Trade Commissioner Cecilia Malmström is today signing the Protocol of Accession of Ecuador to the EU's Trade Agreement with Colombia and Peru. This pro-development agreement will open up markets on both sides, increase stability and predictability for trade and investment in both directions, and promote inclusive and sustainable development.
Commissioner Malmström said: "This agreement is a milestone in relations between Ecuador and the EU and creates the right framework to boost trade and investment on both sides. It's important that the agreement comes into effect soon so exporters, workers and citizens can start reaping the benefits. We need to create more trade between us because trade is a key factor for growth and jobs in the EU but also for an economy like Ecuador, which wants to diversify and integrate into global value chains. It creates a foothold for European business and an anchor for reforms in Ecuador."
The Commissioner is signing the Protocol of Accession at a ceremony today at one o'clock together with the Slovak Presidency of the EU, represented by Economy Minister Peter Žiga, Vice-President Jorge Glas of Ecuador, Ambassador Rodrigo Rivera of Colombia, and Ambassador Cristina Ronquillo De Blödorn of Peru. The agreement now needs the consent of the European Parliament before it can be implemented provisionally.

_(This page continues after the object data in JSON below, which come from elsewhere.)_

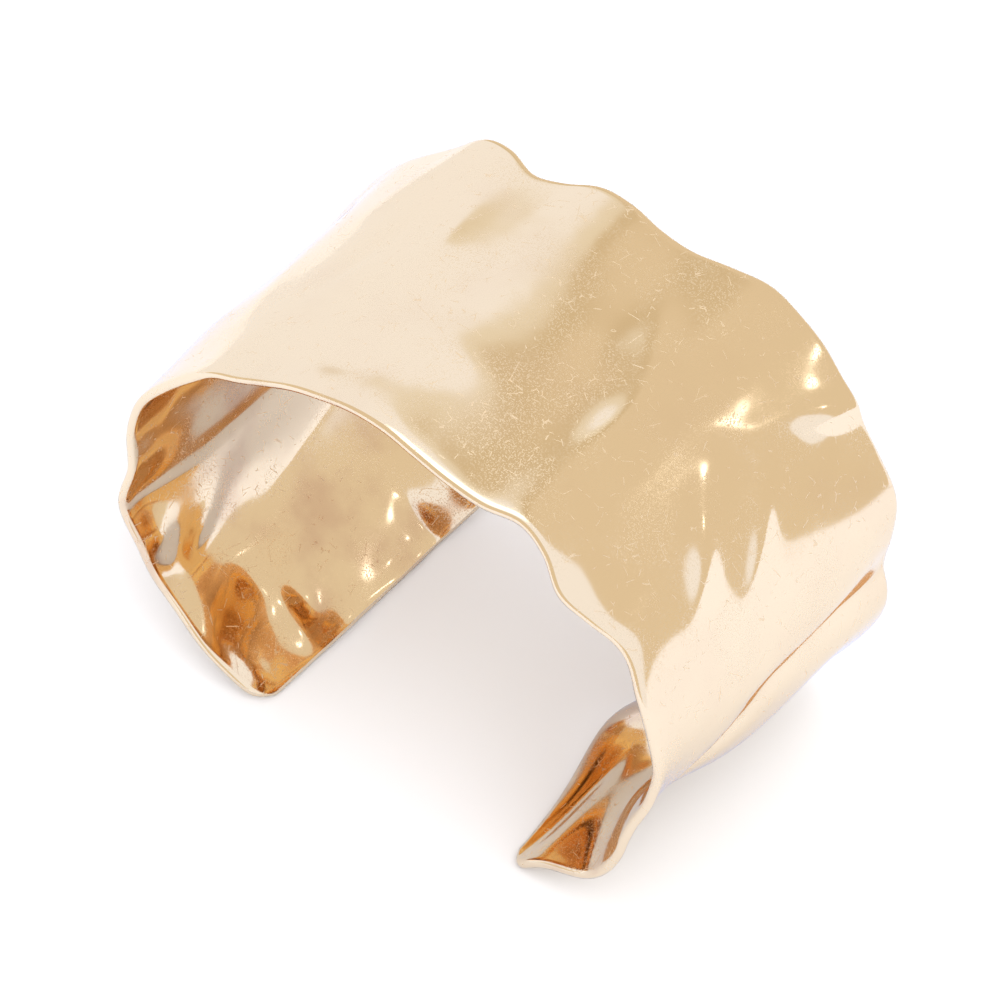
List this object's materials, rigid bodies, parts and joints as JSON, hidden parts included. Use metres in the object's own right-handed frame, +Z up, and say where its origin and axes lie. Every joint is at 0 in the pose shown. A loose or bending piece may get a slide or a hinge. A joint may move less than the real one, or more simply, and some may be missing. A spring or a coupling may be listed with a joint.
{
  "type": "cuff bracelet",
  "caption": "Wide open cuff bracelet of softly hammered polished gold sheet, bent in a C round the wrist, standing on its two free ends.",
  "frame": {"origin": "centre of the part's box in plan, at the surface that the two free ends stand on", "axes": "+Z up, from the free ends to the crown; the wrist passes along Y, with -Y the front; X runs across the gap between the ends"},
  "size_m": [0.0646, 0.0392, 0.0513],
  "materials": {
    "polished_gold": "gold-plated brass sheet, softly hammered and polished to a mirror, with fine hairline scratches"
  },
  "bodies": {
    "root": {"cuff": "polished_gold"}
  },
  "joints": []
}
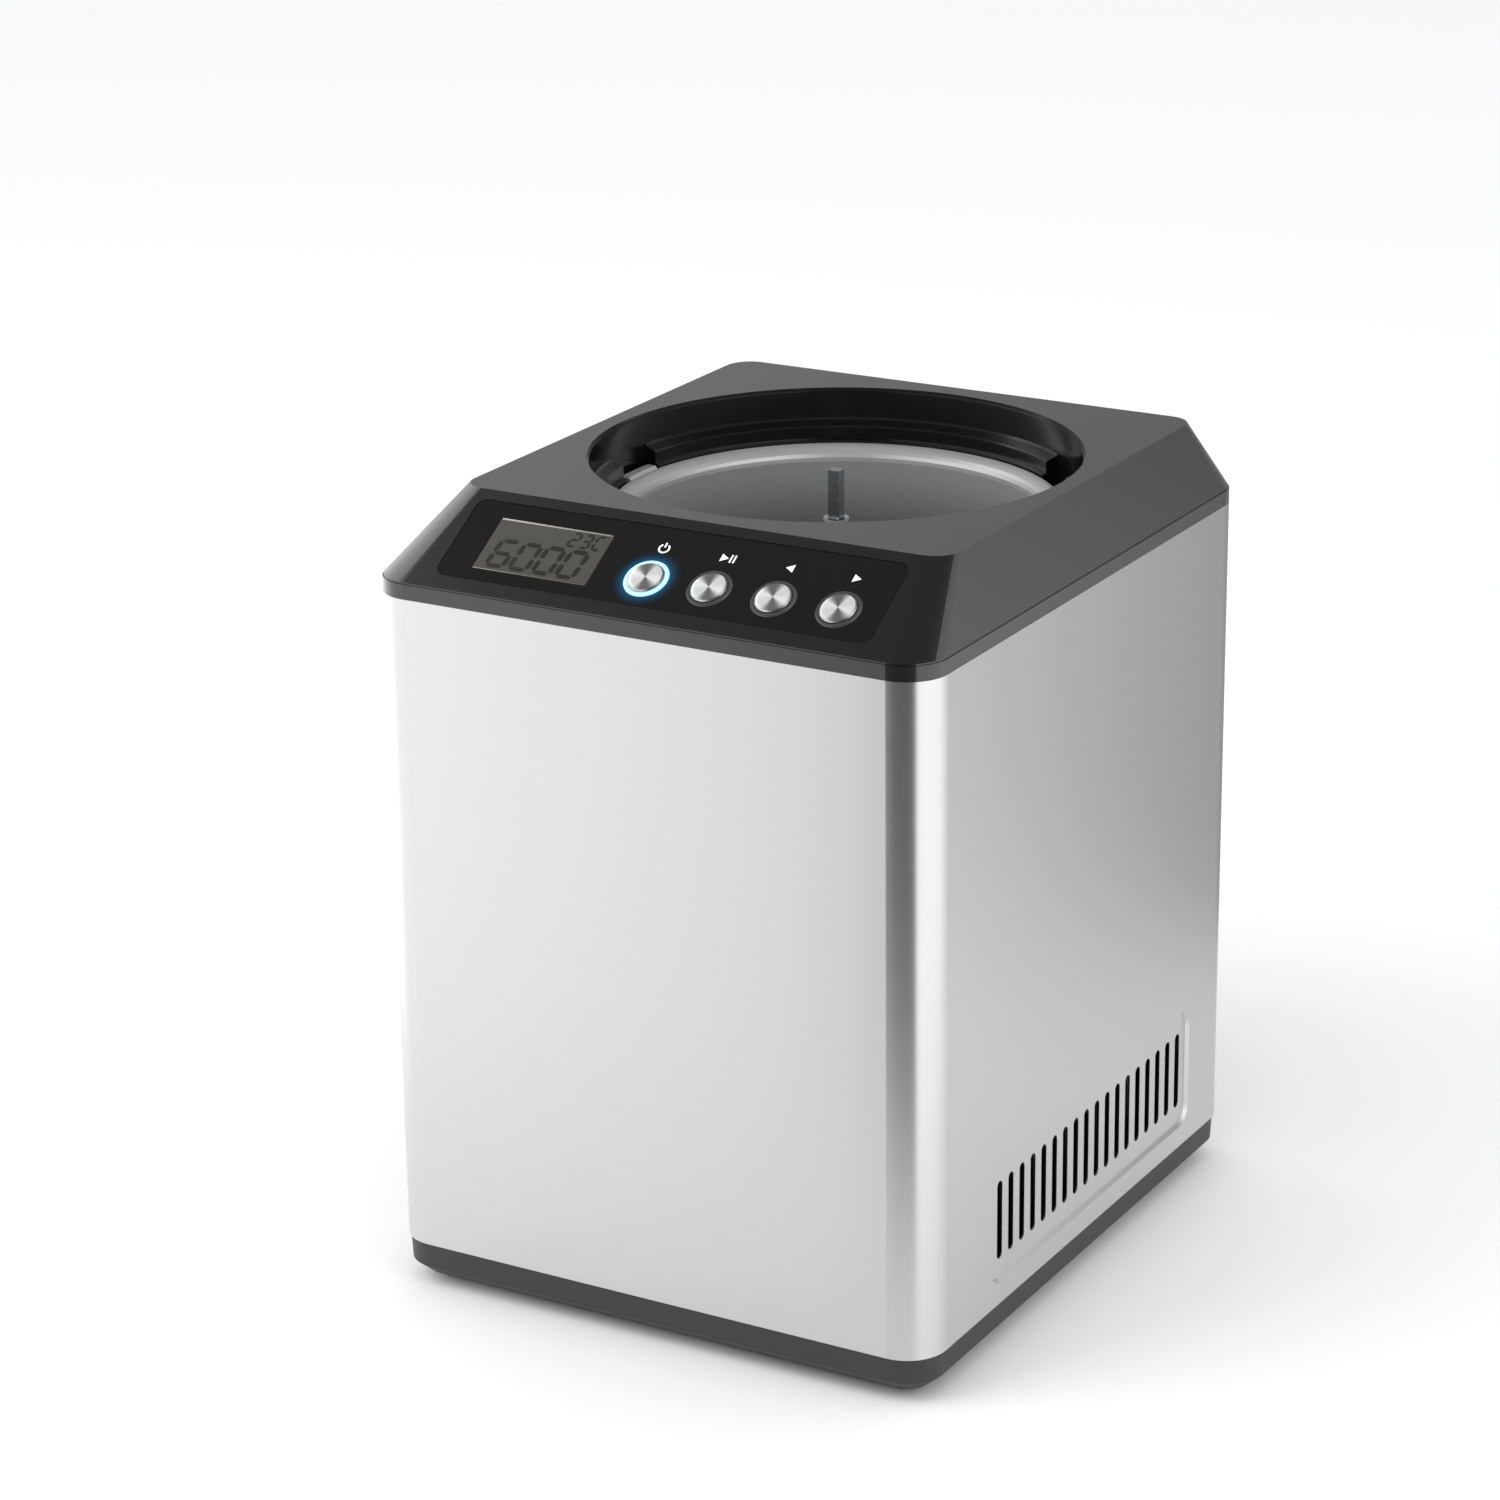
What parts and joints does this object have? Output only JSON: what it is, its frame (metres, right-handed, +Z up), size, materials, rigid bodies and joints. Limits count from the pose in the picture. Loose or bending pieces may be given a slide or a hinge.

The agreement will eliminate tariffs for all industrial and fisheries products,increase market access for agricultural products, improve access to public procurement and services, and further reduce technical barriers to trade. Once fully implemented, the savings for EU exporters will be at least € 106 million in tariffs annually, and Ecuadorian exports will save up to € 248 million in removed duties.
This asymmetric agreement is tailored towards the developmental needs of Ecuador. The tariff-cuts will be implemented only gradually over 17 years, with the EU liberalising almost 95% of tariff lines upon entry into force, and Ecuador about 60%. According to the Commission's estimates, the impact on the Ecuadorian GDP would be significant. The agreement will allow Ecuador to benefit from improved access for its main exports to the EU, such as fisheries, cut flowers, coffee, cocoa, fruits and nuts. Bananas will also benefit from a preferential rate, but a stabilisation mechanism will be in place allowing the Commission to examine and consider the suspension of preferences if an annual threshold is reached, as is currently the case for our trade deals with Colombia, Peru and Central America.
The benefits for the EU will also be important. For example, the EU agriculture sector will benefit from increased market access for its products, as well as from the protection of about 100 EU geographical indications on the Ecuadorian market. Gains can also be expected for the EU in specific sectors, including new market access for cars and machinery.
The proposed deal also includes commitments to effectively implement international conventions on labour rights and environmental protection, which will be monitored with the systematic involvement of civil society.
The agreement will strengthen regional integration, with Ecuador becoming the third member of the Andean Community (alongside Colombia and Peru) included in the trade deal. The deal also keeps open the possibility for the fourth member of this Community, Bolivia, to seek accession to the agreement if it wishes. With this trade deal, the EU continues strengthening relations and advancing in its ambitious trade agenda with Latin America.
Bilateral trade in goods between the EU and Ecuador was € 4.6 billion in 2015: the EU exported € 2 billion to Ecuador and imported € 2.6 billion.
Talks for a Trade Agreement were launched in January 2009 between the EU and Colombia, Ecuador and Peru. In July 2009, Ecuador suspended its participation in the talks. Negotiations for an EU-Colombia/Peru Trade Agreement were concluded in March 2010, with the Agreement being provisionally applied as of March 2013 with Peru and August 2013 with Colombia. The benefits of the agreement for Colombia and Peru are already visible. For instance, more than 500 Colombian and 1100 Peruvian companies, mainly small and medium-sized ones, exported for the first time to the EU since the agreement entered into force.
In May 2013 Ecuador signalled its willingness to resume the talks and to join the Agreement with Colombia and Peru. Negotiations formally resumed in January 2014 and were concluded on 17 July 2014.